(Extracted data entries)

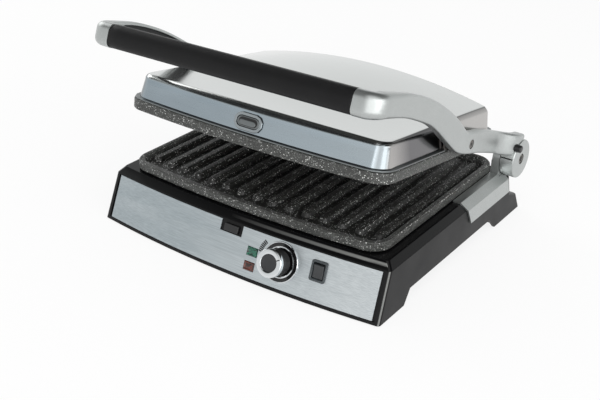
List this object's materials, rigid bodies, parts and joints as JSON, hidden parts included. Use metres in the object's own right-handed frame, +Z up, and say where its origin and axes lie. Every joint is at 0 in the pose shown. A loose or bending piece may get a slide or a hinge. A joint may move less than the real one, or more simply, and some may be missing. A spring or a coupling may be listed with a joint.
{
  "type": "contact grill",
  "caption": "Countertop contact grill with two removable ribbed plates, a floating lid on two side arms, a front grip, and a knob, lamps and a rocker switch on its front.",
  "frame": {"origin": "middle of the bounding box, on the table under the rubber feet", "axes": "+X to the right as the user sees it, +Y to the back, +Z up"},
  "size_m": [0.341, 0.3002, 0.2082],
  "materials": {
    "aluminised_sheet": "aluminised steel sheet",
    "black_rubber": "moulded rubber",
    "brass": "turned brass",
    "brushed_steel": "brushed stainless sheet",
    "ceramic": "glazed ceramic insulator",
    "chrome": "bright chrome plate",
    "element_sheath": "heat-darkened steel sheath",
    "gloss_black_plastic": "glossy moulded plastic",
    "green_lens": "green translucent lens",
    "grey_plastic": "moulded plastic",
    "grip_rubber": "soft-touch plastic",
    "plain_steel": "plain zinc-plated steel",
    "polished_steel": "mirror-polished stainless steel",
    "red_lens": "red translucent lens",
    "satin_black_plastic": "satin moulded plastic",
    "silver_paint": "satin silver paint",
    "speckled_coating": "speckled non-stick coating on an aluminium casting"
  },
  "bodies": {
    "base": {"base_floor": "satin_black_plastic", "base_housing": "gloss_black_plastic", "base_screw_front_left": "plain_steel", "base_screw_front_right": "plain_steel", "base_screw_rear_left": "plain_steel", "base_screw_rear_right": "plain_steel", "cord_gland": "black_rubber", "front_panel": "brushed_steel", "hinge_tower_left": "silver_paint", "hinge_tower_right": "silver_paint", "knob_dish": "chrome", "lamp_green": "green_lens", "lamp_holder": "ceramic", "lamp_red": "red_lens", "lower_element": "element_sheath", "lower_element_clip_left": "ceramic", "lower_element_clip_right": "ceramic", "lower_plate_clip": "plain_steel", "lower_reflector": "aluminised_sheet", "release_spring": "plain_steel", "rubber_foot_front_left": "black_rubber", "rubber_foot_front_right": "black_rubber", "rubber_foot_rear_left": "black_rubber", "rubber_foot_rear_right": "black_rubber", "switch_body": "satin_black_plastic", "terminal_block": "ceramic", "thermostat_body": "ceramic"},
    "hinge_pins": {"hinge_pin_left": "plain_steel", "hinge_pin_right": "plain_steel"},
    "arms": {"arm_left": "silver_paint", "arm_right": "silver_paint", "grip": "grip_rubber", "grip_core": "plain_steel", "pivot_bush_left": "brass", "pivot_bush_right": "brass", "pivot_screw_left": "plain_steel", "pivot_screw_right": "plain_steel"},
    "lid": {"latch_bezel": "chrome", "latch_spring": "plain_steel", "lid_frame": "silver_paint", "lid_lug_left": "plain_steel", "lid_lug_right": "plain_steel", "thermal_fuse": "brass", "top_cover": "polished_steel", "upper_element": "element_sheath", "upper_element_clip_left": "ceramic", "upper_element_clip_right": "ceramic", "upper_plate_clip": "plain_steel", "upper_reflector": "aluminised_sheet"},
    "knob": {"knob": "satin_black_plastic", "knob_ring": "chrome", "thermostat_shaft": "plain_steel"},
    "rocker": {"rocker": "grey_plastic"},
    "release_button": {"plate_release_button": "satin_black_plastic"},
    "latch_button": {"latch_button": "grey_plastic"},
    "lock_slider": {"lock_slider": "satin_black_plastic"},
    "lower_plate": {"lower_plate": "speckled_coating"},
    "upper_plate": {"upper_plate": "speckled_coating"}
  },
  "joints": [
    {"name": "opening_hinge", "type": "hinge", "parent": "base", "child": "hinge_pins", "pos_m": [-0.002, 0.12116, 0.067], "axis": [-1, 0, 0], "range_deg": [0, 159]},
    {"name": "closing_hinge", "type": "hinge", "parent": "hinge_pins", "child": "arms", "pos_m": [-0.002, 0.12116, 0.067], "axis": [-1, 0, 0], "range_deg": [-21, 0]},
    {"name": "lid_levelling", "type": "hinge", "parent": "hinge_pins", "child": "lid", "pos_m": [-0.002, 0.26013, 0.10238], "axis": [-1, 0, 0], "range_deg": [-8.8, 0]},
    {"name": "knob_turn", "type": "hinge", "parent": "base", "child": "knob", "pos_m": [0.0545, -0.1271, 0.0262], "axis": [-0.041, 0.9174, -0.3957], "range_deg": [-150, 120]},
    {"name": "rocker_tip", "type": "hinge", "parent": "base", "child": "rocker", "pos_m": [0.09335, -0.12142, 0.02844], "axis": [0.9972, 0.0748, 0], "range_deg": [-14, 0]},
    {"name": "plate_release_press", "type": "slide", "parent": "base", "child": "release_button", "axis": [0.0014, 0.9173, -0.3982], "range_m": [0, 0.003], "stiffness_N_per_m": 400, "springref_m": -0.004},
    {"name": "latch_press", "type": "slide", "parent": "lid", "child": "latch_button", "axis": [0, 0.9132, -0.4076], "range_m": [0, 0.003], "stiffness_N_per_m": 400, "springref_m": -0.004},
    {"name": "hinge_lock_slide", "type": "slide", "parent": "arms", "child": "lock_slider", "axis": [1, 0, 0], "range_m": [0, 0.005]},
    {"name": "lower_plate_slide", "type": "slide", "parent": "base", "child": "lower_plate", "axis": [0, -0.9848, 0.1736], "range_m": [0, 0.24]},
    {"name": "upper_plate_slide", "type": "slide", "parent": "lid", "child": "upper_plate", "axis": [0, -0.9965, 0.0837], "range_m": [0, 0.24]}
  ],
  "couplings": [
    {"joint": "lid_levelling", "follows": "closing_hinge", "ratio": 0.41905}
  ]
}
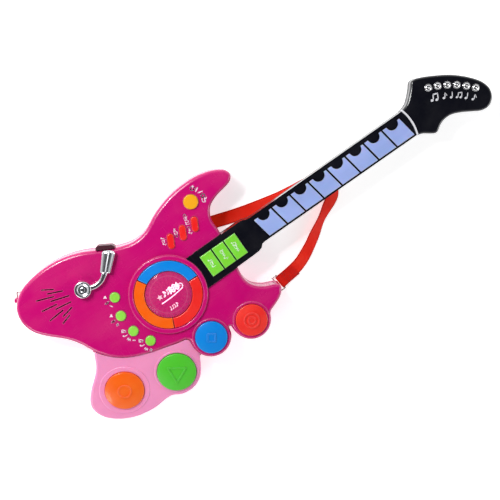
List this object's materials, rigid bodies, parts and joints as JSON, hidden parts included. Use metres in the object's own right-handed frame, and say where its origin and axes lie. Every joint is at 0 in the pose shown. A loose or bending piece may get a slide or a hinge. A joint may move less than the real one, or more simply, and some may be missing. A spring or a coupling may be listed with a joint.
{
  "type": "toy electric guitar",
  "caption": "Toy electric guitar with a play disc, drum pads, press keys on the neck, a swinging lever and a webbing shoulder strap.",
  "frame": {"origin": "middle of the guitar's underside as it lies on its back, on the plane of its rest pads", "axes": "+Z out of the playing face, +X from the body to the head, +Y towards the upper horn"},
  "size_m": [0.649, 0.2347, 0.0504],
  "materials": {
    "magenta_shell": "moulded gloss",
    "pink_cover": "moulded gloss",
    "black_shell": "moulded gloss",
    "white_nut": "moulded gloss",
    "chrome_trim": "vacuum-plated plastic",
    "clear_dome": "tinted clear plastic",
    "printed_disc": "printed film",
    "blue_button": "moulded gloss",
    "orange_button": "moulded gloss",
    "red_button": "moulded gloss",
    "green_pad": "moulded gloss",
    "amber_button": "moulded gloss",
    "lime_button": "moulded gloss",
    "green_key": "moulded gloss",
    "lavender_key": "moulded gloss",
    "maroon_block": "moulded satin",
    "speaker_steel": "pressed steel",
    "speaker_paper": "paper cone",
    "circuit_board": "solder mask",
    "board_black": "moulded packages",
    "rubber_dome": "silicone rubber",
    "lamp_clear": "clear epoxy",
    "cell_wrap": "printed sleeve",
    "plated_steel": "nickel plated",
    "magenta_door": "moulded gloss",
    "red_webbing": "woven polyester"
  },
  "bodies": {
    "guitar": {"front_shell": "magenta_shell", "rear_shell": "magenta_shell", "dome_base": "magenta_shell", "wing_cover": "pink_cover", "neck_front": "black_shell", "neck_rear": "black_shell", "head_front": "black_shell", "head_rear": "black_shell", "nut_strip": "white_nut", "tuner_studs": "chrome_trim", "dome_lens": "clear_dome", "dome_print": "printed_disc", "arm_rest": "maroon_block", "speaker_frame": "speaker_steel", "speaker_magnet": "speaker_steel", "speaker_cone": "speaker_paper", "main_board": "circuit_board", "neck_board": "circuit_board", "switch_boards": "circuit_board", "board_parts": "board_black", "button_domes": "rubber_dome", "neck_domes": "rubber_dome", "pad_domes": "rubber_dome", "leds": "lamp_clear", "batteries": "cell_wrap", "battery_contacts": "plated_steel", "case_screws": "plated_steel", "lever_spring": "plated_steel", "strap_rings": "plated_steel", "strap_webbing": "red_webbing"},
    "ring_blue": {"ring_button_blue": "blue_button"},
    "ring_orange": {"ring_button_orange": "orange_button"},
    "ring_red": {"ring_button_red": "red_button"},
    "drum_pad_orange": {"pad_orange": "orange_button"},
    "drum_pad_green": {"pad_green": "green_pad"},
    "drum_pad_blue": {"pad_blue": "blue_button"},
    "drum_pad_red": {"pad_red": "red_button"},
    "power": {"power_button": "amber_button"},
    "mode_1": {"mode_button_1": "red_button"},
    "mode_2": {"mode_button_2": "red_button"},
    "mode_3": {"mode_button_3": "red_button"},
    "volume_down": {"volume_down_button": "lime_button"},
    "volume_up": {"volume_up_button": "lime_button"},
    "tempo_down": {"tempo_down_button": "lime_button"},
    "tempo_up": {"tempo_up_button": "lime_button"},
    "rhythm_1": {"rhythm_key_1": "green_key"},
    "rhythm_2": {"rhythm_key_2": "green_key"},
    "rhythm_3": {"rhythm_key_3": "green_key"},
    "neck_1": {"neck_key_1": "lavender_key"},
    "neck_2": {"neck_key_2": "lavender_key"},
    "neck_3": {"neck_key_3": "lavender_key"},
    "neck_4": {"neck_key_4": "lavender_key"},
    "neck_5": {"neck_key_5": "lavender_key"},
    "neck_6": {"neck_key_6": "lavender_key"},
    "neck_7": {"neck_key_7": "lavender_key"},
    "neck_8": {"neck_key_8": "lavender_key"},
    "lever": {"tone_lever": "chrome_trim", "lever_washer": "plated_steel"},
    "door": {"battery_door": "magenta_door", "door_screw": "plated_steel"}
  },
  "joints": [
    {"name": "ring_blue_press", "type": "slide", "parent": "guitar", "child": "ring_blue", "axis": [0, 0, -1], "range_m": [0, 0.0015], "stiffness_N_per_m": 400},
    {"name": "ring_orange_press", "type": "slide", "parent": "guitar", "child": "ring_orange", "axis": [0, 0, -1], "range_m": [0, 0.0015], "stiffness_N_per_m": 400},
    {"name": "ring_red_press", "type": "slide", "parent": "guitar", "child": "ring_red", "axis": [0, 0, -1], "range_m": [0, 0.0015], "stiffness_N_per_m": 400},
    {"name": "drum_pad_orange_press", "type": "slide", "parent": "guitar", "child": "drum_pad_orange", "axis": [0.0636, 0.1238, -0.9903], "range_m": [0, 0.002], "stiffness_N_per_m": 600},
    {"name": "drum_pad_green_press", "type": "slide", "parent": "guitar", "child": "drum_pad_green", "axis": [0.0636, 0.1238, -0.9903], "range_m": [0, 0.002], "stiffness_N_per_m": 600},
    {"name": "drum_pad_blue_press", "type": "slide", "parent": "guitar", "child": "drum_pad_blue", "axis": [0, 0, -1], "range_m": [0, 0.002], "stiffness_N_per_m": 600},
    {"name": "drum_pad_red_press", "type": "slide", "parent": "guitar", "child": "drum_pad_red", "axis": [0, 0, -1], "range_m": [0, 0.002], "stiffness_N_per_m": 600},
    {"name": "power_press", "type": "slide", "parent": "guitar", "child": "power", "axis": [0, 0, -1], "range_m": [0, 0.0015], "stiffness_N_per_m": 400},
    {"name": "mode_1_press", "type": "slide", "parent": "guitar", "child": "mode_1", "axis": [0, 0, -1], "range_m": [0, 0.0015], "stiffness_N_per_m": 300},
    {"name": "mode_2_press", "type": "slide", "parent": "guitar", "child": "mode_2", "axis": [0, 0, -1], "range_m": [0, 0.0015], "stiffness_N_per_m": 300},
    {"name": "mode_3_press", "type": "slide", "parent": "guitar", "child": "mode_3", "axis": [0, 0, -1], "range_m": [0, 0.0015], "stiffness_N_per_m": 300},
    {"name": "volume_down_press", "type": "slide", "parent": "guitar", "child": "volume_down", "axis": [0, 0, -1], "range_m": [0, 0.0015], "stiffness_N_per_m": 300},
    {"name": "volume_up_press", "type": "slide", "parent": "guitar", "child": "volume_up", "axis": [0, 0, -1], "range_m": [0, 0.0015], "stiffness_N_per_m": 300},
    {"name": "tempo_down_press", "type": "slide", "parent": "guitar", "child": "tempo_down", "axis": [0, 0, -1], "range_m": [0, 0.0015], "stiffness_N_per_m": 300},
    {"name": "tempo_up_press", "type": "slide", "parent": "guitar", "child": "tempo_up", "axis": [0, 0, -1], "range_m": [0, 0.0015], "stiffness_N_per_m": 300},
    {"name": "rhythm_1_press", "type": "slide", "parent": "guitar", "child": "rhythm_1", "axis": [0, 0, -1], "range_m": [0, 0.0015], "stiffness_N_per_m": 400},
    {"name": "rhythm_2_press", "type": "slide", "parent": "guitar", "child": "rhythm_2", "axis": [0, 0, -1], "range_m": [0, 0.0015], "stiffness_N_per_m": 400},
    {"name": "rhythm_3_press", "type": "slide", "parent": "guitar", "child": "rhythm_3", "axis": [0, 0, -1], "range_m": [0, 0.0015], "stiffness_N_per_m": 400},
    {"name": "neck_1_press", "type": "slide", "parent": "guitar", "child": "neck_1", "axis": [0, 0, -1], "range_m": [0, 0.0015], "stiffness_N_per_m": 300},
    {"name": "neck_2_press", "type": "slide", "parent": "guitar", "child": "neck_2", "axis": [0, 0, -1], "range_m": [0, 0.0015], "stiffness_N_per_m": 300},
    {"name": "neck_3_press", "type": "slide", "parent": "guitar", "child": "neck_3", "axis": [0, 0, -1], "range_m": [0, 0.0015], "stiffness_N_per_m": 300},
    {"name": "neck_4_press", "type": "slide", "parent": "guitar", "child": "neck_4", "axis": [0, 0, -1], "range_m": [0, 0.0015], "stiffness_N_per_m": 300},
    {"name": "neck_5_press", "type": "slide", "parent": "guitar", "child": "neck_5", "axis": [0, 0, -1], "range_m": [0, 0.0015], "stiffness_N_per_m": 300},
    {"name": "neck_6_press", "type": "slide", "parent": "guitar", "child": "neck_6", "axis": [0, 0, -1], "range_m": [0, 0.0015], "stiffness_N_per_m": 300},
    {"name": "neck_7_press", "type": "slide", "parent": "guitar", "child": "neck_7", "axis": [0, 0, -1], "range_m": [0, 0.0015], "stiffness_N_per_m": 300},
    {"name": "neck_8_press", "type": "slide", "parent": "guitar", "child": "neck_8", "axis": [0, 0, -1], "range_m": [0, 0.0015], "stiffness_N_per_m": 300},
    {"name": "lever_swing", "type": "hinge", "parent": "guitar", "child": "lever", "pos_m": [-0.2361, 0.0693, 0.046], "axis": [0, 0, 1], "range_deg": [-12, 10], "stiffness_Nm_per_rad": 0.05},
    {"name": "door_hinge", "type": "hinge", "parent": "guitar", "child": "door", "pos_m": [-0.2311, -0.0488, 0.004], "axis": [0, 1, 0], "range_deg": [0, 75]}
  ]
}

** Exercise prompt **
Locate and copy each line in the data above that includes the word "hidden".

** Answer **
List this object's materials, rigid bodies, parts and joints as JSON, hidden parts included. Use metres in the object's own right-handed frame, +Z up, and say where its origin and axes lie. Every joint is at 0 in the pose shown. A loose or bending piece may get a slide or a hinge. A joint may move less than the real one, or more simply, and some may be missing. A spring or a coupling may be listed with a joint.
List this object's materials, rigid bodies, parts and joints as JSON, hidden parts included. Use metres in the object's own right-handed frame, and say where its origin and axes lie. Every joint is at 0 in the pose shown. A loose or bending piece may get a slide or a hinge. A joint may move less than the real one, or more simply, and some may be missing. A spring or a coupling may be listed with a joint.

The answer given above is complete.